╭──

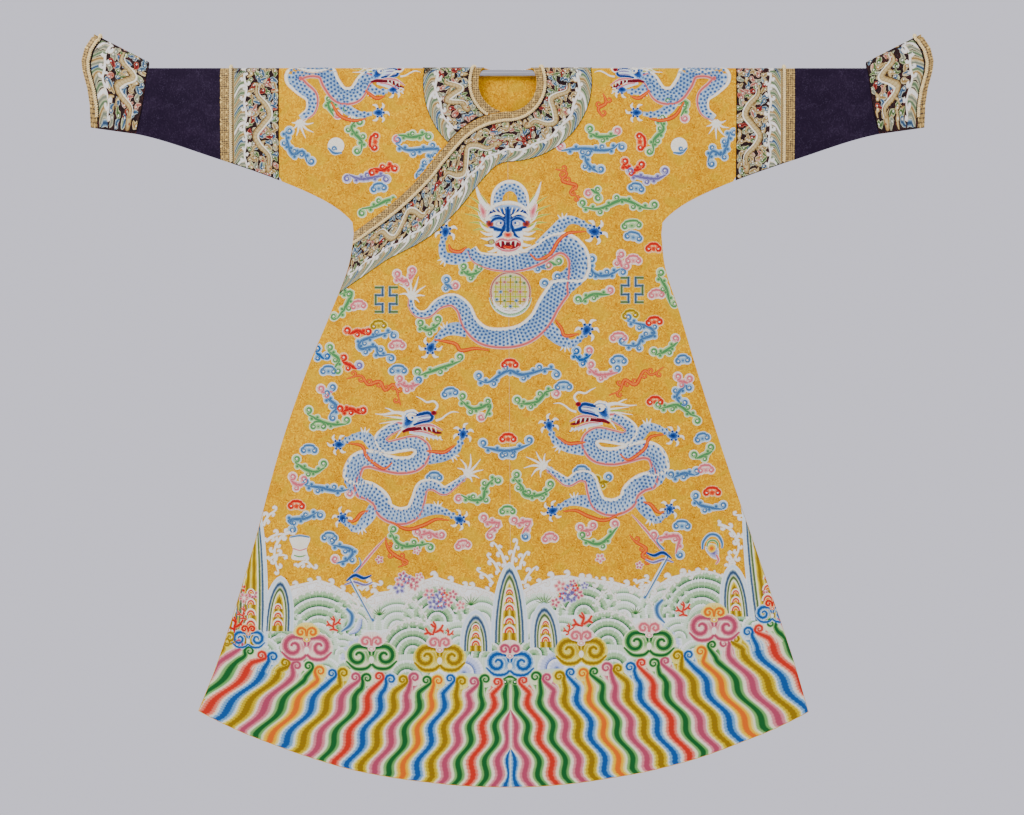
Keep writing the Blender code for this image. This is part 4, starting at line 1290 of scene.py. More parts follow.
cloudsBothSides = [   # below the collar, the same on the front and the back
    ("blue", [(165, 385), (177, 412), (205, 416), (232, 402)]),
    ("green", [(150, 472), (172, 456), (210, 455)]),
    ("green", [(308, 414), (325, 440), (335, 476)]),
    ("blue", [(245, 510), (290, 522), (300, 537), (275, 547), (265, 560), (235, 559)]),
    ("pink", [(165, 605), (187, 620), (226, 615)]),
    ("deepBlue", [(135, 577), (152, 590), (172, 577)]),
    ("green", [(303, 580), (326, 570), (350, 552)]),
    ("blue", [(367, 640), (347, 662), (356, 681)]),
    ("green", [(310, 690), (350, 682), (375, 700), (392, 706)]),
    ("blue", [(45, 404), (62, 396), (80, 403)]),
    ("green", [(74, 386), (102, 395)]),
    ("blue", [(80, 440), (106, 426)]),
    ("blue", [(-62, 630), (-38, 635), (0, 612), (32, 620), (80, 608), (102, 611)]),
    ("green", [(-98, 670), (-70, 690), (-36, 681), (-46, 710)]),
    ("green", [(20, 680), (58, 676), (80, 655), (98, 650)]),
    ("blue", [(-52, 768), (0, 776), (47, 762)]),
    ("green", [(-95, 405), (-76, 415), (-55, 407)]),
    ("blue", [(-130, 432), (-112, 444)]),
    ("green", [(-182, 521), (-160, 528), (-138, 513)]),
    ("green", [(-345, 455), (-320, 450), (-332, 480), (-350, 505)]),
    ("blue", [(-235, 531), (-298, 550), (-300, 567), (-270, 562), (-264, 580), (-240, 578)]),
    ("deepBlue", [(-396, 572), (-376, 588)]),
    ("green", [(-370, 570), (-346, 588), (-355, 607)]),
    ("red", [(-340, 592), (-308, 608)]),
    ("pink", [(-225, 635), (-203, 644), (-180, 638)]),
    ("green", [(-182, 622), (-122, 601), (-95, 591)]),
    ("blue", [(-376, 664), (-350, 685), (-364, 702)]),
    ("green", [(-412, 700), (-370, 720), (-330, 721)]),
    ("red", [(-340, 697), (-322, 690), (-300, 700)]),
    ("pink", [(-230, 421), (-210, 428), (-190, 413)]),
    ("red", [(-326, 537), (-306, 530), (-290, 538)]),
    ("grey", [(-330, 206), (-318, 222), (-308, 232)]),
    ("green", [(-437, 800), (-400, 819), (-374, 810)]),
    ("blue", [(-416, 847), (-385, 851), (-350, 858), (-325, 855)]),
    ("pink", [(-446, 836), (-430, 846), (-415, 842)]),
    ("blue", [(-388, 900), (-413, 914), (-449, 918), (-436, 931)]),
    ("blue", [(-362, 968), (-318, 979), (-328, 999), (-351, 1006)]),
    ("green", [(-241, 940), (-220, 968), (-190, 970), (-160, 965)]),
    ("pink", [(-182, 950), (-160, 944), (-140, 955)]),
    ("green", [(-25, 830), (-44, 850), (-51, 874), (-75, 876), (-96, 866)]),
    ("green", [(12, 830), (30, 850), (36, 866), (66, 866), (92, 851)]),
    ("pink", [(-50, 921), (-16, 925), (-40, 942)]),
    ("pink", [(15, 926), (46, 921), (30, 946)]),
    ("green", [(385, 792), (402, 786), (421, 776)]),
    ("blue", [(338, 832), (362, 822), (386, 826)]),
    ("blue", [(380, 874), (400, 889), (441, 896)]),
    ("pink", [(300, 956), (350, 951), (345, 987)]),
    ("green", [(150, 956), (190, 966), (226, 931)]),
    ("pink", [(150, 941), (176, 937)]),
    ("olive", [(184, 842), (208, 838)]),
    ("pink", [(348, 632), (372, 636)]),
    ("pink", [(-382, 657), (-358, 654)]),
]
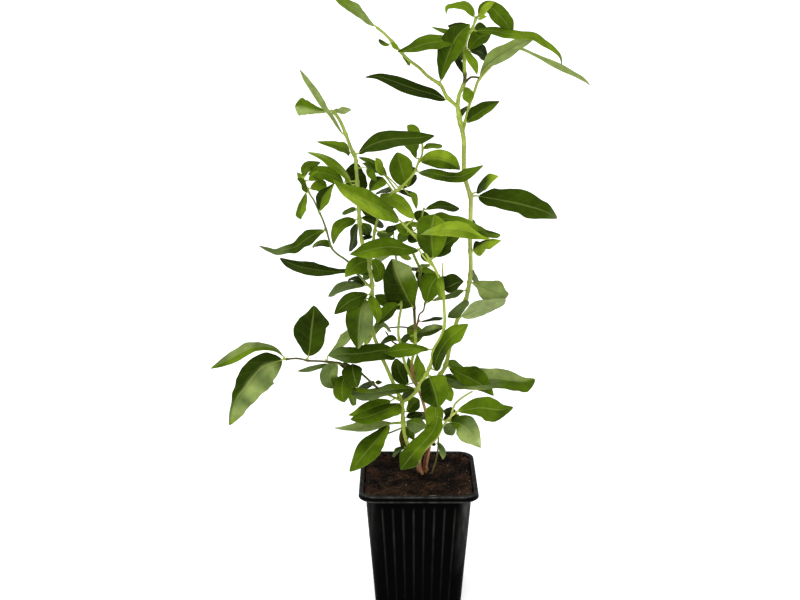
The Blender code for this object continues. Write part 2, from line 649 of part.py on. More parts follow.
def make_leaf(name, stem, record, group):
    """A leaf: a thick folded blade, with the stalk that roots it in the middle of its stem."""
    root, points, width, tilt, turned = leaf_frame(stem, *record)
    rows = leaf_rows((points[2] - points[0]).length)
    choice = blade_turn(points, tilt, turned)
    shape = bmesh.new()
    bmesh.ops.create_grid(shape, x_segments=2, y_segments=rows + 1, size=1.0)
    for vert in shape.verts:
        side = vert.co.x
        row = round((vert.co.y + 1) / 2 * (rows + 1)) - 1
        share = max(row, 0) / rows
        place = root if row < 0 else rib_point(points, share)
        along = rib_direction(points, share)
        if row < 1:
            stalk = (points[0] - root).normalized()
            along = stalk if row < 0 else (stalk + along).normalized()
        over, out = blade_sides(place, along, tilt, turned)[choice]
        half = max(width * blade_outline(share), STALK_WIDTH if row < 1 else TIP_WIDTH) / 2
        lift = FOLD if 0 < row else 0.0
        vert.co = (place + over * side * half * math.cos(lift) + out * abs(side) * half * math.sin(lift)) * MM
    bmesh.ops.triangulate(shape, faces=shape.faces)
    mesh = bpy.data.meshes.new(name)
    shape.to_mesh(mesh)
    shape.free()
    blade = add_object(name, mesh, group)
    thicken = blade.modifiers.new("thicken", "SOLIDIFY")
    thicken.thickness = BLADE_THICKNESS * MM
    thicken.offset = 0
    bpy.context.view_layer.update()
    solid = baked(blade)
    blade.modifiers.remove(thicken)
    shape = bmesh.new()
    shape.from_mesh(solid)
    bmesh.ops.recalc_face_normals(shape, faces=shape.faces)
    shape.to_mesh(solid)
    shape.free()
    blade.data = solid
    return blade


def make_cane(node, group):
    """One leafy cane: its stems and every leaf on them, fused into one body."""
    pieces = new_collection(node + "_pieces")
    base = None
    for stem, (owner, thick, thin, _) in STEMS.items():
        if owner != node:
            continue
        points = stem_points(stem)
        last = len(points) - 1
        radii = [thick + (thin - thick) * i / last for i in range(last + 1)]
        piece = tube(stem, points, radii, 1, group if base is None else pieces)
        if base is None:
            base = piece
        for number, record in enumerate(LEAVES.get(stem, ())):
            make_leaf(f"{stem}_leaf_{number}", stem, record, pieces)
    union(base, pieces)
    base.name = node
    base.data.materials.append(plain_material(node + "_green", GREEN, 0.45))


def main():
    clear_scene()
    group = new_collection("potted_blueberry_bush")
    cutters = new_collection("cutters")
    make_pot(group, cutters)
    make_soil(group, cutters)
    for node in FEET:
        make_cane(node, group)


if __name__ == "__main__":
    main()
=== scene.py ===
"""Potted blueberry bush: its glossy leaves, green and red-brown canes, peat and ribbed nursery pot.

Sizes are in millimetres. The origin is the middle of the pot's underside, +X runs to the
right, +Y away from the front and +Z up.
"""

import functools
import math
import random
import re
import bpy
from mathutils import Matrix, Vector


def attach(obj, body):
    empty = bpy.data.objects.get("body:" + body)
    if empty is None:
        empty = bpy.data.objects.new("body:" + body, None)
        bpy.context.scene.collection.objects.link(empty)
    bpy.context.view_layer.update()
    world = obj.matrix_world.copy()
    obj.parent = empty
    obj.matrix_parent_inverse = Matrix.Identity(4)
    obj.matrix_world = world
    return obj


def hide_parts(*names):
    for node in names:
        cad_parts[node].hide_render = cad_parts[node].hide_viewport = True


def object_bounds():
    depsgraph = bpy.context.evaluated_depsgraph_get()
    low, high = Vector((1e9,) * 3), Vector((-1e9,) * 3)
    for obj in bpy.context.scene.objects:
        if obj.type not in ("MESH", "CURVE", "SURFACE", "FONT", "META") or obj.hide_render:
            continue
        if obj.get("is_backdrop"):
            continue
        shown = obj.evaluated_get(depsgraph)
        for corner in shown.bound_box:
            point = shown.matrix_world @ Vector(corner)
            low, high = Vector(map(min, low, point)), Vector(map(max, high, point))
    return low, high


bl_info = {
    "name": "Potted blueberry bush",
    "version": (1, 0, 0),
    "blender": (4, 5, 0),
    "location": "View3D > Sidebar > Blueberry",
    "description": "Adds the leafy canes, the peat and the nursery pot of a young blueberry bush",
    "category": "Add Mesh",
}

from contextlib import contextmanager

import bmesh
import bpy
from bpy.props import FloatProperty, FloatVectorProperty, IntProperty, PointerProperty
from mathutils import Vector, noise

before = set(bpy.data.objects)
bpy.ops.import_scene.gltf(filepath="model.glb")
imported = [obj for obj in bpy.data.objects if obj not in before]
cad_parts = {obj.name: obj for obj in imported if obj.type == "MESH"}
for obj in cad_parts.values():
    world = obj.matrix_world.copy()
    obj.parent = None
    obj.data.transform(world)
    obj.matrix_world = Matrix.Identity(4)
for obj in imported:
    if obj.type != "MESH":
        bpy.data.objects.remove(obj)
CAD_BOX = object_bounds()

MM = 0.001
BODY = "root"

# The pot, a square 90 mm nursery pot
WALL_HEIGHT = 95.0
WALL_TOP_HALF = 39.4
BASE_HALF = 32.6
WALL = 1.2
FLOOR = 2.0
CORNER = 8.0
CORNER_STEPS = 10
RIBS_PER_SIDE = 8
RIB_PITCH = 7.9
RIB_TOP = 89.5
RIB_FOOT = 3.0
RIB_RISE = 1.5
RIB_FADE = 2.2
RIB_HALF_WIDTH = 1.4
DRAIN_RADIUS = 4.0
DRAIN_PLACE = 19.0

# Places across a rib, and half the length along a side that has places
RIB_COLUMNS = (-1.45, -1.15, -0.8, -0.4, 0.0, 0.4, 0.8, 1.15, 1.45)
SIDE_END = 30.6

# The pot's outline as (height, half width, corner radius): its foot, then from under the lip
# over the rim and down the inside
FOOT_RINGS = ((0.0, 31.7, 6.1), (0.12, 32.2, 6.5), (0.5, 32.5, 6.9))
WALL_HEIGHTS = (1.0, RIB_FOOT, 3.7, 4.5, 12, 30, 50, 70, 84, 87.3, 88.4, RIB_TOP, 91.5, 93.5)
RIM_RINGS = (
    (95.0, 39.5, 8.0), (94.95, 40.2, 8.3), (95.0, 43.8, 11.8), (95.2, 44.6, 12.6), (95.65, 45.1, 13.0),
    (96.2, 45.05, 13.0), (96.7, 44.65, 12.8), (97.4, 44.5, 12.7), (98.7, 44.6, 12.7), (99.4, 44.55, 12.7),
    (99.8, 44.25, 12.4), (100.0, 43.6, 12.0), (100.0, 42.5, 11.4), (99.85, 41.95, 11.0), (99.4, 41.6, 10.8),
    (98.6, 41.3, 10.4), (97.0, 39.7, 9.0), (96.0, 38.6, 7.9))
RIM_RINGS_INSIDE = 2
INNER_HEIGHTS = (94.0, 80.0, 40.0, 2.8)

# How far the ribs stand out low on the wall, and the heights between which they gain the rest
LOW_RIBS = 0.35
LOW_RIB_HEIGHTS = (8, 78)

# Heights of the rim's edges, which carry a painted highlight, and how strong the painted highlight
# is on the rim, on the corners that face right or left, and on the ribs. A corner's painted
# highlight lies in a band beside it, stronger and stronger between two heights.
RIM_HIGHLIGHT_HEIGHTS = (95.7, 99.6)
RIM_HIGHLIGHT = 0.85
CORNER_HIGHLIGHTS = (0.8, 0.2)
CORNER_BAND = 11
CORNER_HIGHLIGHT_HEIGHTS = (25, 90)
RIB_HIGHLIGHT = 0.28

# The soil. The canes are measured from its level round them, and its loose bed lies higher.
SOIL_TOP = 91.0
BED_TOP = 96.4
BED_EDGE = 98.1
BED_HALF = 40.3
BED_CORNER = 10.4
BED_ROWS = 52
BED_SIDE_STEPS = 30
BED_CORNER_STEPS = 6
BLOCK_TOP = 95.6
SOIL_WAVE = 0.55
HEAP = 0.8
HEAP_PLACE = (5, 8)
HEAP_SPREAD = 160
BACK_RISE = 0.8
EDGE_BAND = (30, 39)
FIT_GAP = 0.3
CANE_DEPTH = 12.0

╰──

Give again only the lines from the one bearing "The Blender code for this object" through the one bearing "return blade", exactly as they stand.

The Blender code for this object continues. Write part 2, from line 649 of part.py on. More parts follow.
def make_leaf(name, stem, record, group):
    """A leaf: a thick folded blade, with the stalk that roots it in the middle of its stem."""
    root, points, width, tilt, turned = leaf_frame(stem, *record)
    rows = leaf_rows((points[2] - points[0]).length)
    choice = blade_turn(points, tilt, turned)
    shape = bmesh.new()
    bmesh.ops.create_grid(shape, x_segments=2, y_segments=rows + 1, size=1.0)
    for vert in shape.verts:
        side = vert.co.x
        row = round((vert.co.y + 1) / 2 * (rows + 1)) - 1
        share = max(row, 0) / rows
        place = root if row < 0 else rib_point(points, share)
        along = rib_direction(points, share)
        if row < 1:
            stalk = (points[0] - root).normalized()
            along = stalk if row < 0 else (stalk + along).normalized()
        over, out = blade_sides(place, along, tilt, turned)[choice]
        half = max(width * blade_outline(share), STALK_WIDTH if row < 1 else TIP_WIDTH) / 2
        lift = FOLD if 0 < row else 0.0
        vert.co = (place + over * side * half * math.cos(lift) + out * abs(side) * half * math.sin(lift)) * MM
    bmesh.ops.triangulate(shape, faces=shape.faces)
    mesh = bpy.data.meshes.new(name)
    shape.to_mesh(mesh)
    shape.free()
    blade = add_object(name, mesh, group)
    thicken = blade.modifiers.new("thicken", "SOLIDIFY")
    thicken.thickness = BLADE_THICKNESS * MM
    thicken.offset = 0
    bpy.context.view_layer.update()
    solid = baked(blade)
    blade.modifiers.remove(thicken)
    shape = bmesh.new()
    shape.from_mesh(solid)
    bmesh.ops.recalc_face_normals(shape, faces=shape.faces)
    shape.to_mesh(solid)
    shape.free()
    blade.data = solid
    return blade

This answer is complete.